12. Make your design-friendly for color blind people –
If we go by research, there are about 8% of men (1 in 12) and 0.5% of women (1 in 200) that suffer from color blindness. Colour vision deficiency or color blindness makes it difficult for the sufferer to differentiate between certain colors like blue and yellow or red and green.
Therefore, you have a huge number of users that would not be able to read your text if you use a combination of red and green or blue and yellow around your text. For a better experience of such users, you can use dark colors in the background and brighter ones to come forward as highlighters.
13. Take a break –
Incessant working for long hours may make you blank wholly and suddenly. When you are surrounded by the same thing for the whole day for five days of the week, your brain is most likely to go void.

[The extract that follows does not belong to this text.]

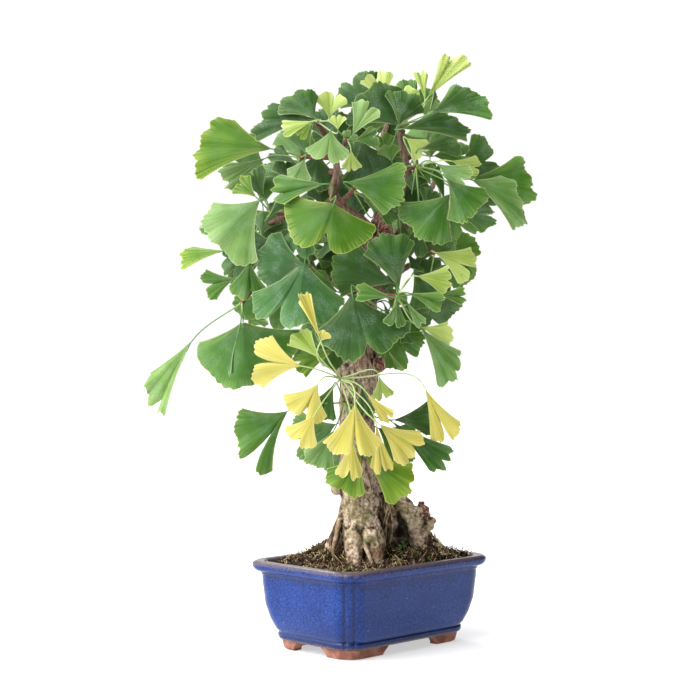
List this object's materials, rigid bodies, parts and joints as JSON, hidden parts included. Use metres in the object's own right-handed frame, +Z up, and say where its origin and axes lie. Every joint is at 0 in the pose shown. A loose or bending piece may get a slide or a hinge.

Hence, you should take a complete break from designing every once in a while and do something else. It could be interviewing your users or just sitting with the developers of your project to understand their perspective. This way, you will either start doing exceptionally well in your work or develop empathy with your developers and make a strong team with them.
14. Conduct an internal review –
While you take a break, you can even work on strengthening your relations with your UX team. Sit with all of them and ask questions to reflect upon your work, style, achievements, flaws, and goals. As a new member, you can discuss your problems in such a session.
Talk and comprehend, if your team is happy with the work environment and hierarchy. Is there something that can be changed at the team level to make them feel more comfortable at their jobs? Are you working for goals that align with the goals of your organization?
An occasional discussion with all the UX designers will be able to point out the good and bad points in the team and further help in developing better relations with them.